### EXERCISE GOAL
Copy out each line exactly as it appears.

### EXERCISE INPUT
- - -

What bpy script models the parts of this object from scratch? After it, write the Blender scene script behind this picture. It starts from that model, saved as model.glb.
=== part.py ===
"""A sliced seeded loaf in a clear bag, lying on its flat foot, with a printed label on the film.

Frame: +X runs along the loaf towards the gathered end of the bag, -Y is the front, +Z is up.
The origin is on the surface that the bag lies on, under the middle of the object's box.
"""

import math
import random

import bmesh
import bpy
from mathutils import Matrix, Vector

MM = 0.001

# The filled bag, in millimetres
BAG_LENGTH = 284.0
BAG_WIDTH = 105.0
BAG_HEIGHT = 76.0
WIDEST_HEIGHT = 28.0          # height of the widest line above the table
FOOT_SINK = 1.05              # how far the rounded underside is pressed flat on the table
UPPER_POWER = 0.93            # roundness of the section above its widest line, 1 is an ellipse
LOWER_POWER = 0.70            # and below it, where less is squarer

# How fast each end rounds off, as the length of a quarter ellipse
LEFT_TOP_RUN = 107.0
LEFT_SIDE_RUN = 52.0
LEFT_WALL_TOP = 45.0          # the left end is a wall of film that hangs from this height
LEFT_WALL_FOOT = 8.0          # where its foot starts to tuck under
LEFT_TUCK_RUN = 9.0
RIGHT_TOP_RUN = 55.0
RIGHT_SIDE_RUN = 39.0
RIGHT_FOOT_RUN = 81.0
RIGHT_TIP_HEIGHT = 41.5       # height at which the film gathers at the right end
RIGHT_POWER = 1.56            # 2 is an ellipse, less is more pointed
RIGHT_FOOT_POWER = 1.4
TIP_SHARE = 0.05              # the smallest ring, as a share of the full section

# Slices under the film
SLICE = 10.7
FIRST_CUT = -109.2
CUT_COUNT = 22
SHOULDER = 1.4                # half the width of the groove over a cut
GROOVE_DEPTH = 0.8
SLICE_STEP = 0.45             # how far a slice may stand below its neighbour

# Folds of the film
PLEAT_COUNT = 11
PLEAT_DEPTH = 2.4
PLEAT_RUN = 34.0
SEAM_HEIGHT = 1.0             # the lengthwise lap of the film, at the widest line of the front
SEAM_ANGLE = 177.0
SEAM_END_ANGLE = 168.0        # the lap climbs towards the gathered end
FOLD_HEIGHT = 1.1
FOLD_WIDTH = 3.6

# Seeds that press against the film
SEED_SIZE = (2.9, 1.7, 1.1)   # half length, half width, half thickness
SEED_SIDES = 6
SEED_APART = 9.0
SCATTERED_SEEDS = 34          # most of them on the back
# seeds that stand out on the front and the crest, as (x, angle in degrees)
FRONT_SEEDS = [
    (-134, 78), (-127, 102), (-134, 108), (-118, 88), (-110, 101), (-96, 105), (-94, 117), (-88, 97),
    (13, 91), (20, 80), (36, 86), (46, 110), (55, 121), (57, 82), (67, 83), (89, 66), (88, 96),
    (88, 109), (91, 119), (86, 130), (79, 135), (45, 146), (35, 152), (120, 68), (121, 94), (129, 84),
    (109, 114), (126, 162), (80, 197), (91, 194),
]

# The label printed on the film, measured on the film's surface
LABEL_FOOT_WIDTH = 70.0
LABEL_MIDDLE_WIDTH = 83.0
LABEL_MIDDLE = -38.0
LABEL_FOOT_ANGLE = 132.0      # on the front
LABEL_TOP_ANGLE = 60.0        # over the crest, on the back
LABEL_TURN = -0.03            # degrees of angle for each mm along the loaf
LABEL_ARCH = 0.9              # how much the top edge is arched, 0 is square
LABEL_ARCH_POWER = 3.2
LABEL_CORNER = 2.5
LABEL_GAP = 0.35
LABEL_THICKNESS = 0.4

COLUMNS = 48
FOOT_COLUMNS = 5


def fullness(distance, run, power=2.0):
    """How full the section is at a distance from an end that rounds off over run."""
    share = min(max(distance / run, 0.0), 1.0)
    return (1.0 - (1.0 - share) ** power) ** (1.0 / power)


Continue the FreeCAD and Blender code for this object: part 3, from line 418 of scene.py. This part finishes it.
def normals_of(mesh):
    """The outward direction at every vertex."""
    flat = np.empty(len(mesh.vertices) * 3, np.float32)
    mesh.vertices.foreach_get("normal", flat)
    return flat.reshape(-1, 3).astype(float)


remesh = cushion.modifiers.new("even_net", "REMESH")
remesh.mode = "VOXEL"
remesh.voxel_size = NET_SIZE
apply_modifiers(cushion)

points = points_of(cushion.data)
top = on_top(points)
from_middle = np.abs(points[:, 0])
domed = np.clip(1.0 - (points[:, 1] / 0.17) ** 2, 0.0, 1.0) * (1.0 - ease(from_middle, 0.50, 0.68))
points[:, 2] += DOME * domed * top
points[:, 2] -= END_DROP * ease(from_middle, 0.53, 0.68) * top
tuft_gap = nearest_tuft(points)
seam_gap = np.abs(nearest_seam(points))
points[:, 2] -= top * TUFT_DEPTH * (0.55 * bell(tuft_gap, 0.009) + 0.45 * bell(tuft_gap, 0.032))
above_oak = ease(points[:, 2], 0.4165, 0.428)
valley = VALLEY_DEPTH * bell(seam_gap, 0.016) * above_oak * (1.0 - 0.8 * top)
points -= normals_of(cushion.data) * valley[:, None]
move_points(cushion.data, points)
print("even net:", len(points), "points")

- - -

### OUTPUT
What bpy script models the parts of this object from scratch? After it, write the Blender scene script behind this picture. It starts from that model, saved as model.glb.
=== part.py ===
"""A sliced seeded loaf in a clear bag, lying on its flat foot, with a printed label on the film.

Frame: +X runs along the loaf towards the gathered end of the bag, -Y is the front, +Z is up.
The origin is on the surface that the bag lies on, under the middle of the object's box.
"""

import math
import random

import bmesh
import bpy
from mathutils import Matrix, Vector

MM = 0.001

# The filled bag, in millimetres
BAG_LENGTH = 284.0
BAG_WIDTH = 105.0
BAG_HEIGHT = 76.0
WIDEST_HEIGHT = 28.0          # height of the widest line above the table
FOOT_SINK = 1.05              # how far the rounded underside is pressed flat on the table
UPPER_POWER = 0.93            # roundness of the section above its widest line, 1 is an ellipse
LOWER_POWER = 0.70            # and below it, where less is squarer

# How fast each end rounds off, as the length of a quarter ellipse
LEFT_TOP_RUN = 107.0
LEFT_SIDE_RUN = 52.0
LEFT_WALL_TOP = 45.0          # the left end is a wall of film that hangs from this height
LEFT_WALL_FOOT = 8.0          # where its foot starts to tuck under
LEFT_TUCK_RUN = 9.0
RIGHT_TOP_RUN = 55.0
RIGHT_SIDE_RUN = 39.0
RIGHT_FOOT_RUN = 81.0
RIGHT_TIP_HEIGHT = 41.5       # height at which the film gathers at the right end
RIGHT_POWER = 1.56            # 2 is an ellipse, less is more pointed
RIGHT_FOOT_POWER = 1.4
TIP_SHARE = 0.05              # the smallest ring, as a share of the full section

# Slices under the film
SLICE = 10.7
FIRST_CUT = -109.2
CUT_COUNT = 22
SHOULDER = 1.4                # half the width of the groove over a cut
GROOVE_DEPTH = 0.8
SLICE_STEP = 0.45             # how far a slice may stand below its neighbour

# Folds of the film
PLEAT_COUNT = 11
PLEAT_DEPTH = 2.4
PLEAT_RUN = 34.0
SEAM_HEIGHT = 1.0             # the lengthwise lap of the film, at the widest line of the front
SEAM_ANGLE = 177.0
SEAM_END_ANGLE = 168.0        # the lap climbs towards the gathered end
FOLD_HEIGHT = 1.1
FOLD_WIDTH = 3.6

# Seeds that press against the film
SEED_SIZE = (2.9, 1.7, 1.1)   # half length, half width, half thickness
SEED_SIDES = 6
SEED_APART = 9.0
SCATTERED_SEEDS = 34          # most of them on the back
# seeds that stand out on the front and the crest, as (x, angle in degrees)
FRONT_SEEDS = [
    (-134, 78), (-127, 102), (-134, 108), (-118, 88), (-110, 101), (-96, 105), (-94, 117), (-88, 97),
    (13, 91), (20, 80), (36, 86), (46, 110), (55, 121), (57, 82), (67, 83), (89, 66), (88, 96),
    (88, 109), (91, 119), (86, 130), (79, 135), (45, 146), (35, 152), (120, 68), (121, 94), (129, 84),
    (109, 114), (126, 162), (80, 197), (91, 194),
]

# The label printed on the film, measured on the film's surface
LABEL_FOOT_WIDTH = 70.0
LABEL_MIDDLE_WIDTH = 83.0
LABEL_MIDDLE = -38.0
LABEL_FOOT_ANGLE = 132.0      # on the front
LABEL_TOP_ANGLE = 60.0        # over the crest, on the back
LABEL_TURN = -0.03            # degrees of angle for each mm along the loaf
LABEL_ARCH = 0.9              # how much the top edge is arched, 0 is square
LABEL_ARCH_POWER = 3.2
LABEL_CORNER = 2.5
LABEL_GAP = 0.35
LABEL_THICKNESS = 0.4

COLUMNS = 48
FOOT_COLUMNS = 5


def fullness(distance, run, power=2.0):
    """How full the section is at a distance from an end that rounds off over run."""
    share = min(max(distance / run, 0.0), 1.0)
    return (1.0 - (1.0 - share) ** power) ** (1.0 / power)


Continue the FreeCAD and Blender code for this object: part 3, from line 418 of scene.py. This part finishes it.
def normals_of(mesh):
    """The outward direction at every vertex."""
    flat = np.empty(len(mesh.vertices) * 3, np.float32)
    mesh.vertices.foreach_get("normal", flat)
    return flat.reshape(-1, 3).astype(float)


remesh = cushion.modifiers.new("even_net", "REMESH")
remesh.mode = "VOXEL"
remesh.voxel_size = NET_SIZE
apply_modifiers(cushion)

points = points_of(cushion.data)
top = on_top(points)
from_middle = np.abs(points[:, 0])
domed = np.clip(1.0 - (points[:, 1] / 0.17) ** 2, 0.0, 1.0) * (1.0 - ease(from_middle, 0.50, 0.68))
points[:, 2] += DOME * domed * top
points[:, 2] -= END_DROP * ease(from_middle, 0.53, 0.68) * top
tuft_gap = nearest_tuft(points)
seam_gap = np.abs(nearest_seam(points))
points[:, 2] -= top * TUFT_DEPTH * (0.55 * bell(tuft_gap, 0.009) + 0.45 * bell(tuft_gap, 0.032))
above_oak = ease(points[:, 2], 0.4165, 0.428)
valley = VALLEY_DEPTH * bell(seam_gap, 0.016) * above_oak * (1.0 - 0.8 * top)
points -= normals_of(cushion.data) * valley[:, None]
move_points(cushion.data, points)
print("even net:", len(points), "points")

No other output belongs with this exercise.